BK: Well it's a good story and if a film is well written, as this was, it's fun.


TSS: Your son, Ferdinand, had a role in this film.

BK: That's right. There are flashbacks about my character and Ferdie plays a druid that's actually me at a young age. We decided to do that instead of using a digital enhancement of my features on another actor. But he's a damn good actor, and at drama school right now, and the cast was great to him.


TSS: Part of this film was shot at Spiš and Červený Kameň castles. What was your impression of Slovakia?

BK: Slovakia was supposed to represent ancient Britain and, with the fog and the mist the visual effects artists added, it was very inspiring. I took some walks around the town or up to a church at the top of a hill, and it was just beautiful.

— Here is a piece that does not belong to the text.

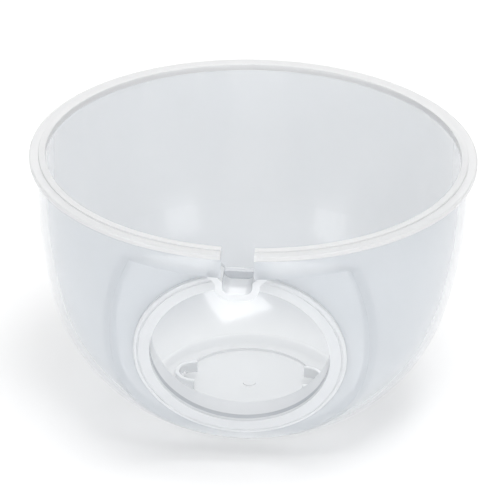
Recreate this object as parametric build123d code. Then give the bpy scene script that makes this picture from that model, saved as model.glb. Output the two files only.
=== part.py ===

TSS: What about Slovak people?

BK: I didn't meet any locals, but a Slovak team of actors was in the battle scenes, which are vital to the film, and they were very intelligent and hard-working. They moved their shields and weapons like one animal, and rode horses great. They also ate with us in Slovak restaurants because we banded together like real warriors.


TSS: Would you come back to Slovakia?

BK: Absolutely. Slovakia was wise enough to welcome us with open arms ...


TSS: Which is interesting because most Slovaks these days, at least in the west, associate large groups of British men with stag parties.

BK: [laughs] Yes, well, the Slovak actors were very kind and hospitable.


TSS: And most people think of Prague as the capital of film in Central Europe.

BK: But capitals change. And the film industry's growing. From what I saw, Slovakia definitely has a chance.


The Last Legion (Posledná légia) comes out in Slovak cinemas on October 4.